* Source data

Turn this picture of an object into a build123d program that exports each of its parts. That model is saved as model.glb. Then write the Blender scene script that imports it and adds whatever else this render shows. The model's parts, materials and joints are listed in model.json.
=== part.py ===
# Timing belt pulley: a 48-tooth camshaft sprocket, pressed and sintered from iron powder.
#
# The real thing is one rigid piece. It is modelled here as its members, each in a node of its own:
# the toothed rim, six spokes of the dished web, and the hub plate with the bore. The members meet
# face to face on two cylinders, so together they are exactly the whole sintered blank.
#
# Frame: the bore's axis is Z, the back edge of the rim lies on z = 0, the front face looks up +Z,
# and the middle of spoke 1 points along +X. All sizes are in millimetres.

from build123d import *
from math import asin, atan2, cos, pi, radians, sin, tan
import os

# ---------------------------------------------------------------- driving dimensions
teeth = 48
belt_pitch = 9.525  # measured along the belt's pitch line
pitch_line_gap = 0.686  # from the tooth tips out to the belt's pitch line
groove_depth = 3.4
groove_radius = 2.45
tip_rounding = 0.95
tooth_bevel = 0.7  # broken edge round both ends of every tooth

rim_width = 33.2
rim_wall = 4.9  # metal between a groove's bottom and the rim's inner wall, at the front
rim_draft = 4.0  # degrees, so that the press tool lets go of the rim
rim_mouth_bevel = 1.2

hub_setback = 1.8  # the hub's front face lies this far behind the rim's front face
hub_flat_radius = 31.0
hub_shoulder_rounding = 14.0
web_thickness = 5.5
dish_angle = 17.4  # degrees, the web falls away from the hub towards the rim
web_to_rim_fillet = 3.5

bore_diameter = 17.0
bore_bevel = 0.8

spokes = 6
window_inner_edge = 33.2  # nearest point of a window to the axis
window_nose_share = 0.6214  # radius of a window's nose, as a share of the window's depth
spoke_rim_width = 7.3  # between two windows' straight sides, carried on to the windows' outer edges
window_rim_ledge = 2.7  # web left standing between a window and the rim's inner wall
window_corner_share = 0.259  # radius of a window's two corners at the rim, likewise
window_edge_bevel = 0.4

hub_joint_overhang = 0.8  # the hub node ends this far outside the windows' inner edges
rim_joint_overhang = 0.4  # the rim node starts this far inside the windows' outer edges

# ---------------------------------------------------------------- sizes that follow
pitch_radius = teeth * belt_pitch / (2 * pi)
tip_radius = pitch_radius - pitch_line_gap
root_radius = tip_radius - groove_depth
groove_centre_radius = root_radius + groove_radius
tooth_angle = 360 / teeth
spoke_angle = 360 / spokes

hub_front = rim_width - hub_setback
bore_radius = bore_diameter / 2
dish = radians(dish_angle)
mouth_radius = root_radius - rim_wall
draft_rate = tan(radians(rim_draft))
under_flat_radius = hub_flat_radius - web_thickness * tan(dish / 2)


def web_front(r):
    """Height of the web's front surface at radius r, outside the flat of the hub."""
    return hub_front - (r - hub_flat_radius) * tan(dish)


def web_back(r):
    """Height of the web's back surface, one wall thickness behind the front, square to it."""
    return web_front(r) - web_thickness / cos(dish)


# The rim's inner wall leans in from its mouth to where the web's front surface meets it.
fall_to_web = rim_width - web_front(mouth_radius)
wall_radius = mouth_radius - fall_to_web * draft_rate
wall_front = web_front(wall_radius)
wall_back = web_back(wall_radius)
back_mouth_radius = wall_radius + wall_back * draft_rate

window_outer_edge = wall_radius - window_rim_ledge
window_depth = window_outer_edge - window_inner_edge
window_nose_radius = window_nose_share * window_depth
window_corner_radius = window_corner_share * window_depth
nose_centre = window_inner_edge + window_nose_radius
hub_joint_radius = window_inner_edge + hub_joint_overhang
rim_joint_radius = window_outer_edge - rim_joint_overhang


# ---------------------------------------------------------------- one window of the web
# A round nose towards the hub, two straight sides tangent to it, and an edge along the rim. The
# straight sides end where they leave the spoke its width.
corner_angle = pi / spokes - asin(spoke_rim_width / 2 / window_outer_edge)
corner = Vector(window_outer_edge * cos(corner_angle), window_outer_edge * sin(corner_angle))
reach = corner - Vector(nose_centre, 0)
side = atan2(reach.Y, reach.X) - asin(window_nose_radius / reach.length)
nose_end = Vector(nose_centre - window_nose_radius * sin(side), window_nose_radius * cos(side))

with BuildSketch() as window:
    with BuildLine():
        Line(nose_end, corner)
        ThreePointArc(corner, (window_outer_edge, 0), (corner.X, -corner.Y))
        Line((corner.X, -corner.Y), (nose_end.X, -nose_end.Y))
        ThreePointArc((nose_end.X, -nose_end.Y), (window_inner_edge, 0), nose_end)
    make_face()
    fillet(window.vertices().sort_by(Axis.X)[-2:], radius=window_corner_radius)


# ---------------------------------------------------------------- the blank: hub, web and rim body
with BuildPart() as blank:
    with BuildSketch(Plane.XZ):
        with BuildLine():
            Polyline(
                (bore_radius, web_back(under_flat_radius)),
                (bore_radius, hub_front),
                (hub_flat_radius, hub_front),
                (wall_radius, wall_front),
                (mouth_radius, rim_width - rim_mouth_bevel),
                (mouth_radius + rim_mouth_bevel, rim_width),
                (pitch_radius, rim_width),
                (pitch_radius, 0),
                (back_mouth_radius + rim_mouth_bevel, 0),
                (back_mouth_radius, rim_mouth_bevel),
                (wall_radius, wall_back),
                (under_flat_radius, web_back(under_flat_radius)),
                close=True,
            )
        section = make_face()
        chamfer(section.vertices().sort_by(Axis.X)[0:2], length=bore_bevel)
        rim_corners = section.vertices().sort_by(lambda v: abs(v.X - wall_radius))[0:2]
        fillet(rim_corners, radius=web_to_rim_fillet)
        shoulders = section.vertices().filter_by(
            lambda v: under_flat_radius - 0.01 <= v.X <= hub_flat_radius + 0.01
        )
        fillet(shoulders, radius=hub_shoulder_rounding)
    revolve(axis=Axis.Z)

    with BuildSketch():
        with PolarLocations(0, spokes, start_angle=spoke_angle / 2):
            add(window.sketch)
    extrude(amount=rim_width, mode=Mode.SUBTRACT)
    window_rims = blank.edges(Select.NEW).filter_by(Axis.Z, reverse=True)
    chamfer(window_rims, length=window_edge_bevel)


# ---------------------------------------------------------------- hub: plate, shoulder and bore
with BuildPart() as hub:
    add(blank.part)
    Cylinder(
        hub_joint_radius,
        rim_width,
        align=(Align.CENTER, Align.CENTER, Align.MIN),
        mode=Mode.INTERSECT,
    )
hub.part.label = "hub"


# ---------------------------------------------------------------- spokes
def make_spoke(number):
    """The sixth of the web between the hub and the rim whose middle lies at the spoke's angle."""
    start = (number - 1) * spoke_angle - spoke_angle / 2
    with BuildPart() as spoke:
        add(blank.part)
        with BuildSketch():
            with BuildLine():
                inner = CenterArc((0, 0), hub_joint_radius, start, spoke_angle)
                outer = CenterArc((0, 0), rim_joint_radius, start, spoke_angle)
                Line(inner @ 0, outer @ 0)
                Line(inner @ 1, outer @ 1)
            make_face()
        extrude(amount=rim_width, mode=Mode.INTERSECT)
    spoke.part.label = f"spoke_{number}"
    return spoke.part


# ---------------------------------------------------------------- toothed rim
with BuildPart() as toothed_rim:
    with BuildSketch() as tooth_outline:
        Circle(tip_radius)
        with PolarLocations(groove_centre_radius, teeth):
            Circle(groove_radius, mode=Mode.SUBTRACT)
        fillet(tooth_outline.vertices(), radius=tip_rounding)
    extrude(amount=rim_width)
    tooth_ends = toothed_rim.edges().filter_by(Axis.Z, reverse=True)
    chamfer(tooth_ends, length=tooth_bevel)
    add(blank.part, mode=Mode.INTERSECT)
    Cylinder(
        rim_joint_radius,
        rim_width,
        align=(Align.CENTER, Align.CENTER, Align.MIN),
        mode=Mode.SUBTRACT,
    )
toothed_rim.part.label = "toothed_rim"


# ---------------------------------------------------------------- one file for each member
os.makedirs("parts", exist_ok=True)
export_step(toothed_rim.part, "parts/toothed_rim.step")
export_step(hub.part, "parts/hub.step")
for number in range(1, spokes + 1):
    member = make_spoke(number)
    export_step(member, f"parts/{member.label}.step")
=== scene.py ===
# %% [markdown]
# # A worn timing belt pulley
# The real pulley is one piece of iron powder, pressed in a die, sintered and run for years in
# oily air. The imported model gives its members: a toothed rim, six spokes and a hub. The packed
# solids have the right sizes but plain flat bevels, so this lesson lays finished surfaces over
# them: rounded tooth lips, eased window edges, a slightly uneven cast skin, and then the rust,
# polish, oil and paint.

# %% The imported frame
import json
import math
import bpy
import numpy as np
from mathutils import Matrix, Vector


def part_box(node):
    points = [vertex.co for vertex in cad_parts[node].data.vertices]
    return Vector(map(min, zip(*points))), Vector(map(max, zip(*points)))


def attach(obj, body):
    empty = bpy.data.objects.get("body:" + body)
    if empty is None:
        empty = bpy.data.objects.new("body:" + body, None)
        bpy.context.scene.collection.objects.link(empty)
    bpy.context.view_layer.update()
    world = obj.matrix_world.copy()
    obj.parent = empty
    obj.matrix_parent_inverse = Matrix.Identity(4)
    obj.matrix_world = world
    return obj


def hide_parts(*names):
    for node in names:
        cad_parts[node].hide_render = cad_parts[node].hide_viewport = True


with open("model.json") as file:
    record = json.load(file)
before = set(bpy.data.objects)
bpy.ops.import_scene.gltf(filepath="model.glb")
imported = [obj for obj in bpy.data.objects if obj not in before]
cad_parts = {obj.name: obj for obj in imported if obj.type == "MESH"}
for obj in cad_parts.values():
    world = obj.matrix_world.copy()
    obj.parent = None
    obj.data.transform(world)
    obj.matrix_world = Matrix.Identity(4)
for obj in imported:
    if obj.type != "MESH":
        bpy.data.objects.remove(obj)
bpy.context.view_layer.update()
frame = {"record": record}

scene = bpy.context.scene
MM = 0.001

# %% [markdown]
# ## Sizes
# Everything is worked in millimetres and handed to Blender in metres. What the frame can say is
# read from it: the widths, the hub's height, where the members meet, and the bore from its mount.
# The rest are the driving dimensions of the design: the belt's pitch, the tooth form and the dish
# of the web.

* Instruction
Retype only the lines running from the line with "bpy.data.objects.remove(obj)" to the end of the listing, including both of those lines.

* Result below
        bpy.data.objects.remove(obj)
bpy.context.view_layer.update()
frame = {"record": record}

scene = bpy.context.scene
MM = 0.001

# %% [markdown]
# ## Sizes
# Everything is worked in millimetres and handed to Blender in metres. What the frame can say is
# read from it: the widths, the hub's height, where the members meet, and the bore from its mount.
# The rest are the driving dimensions of the design: the belt's pitch, the tooth form and the dish
# of the web.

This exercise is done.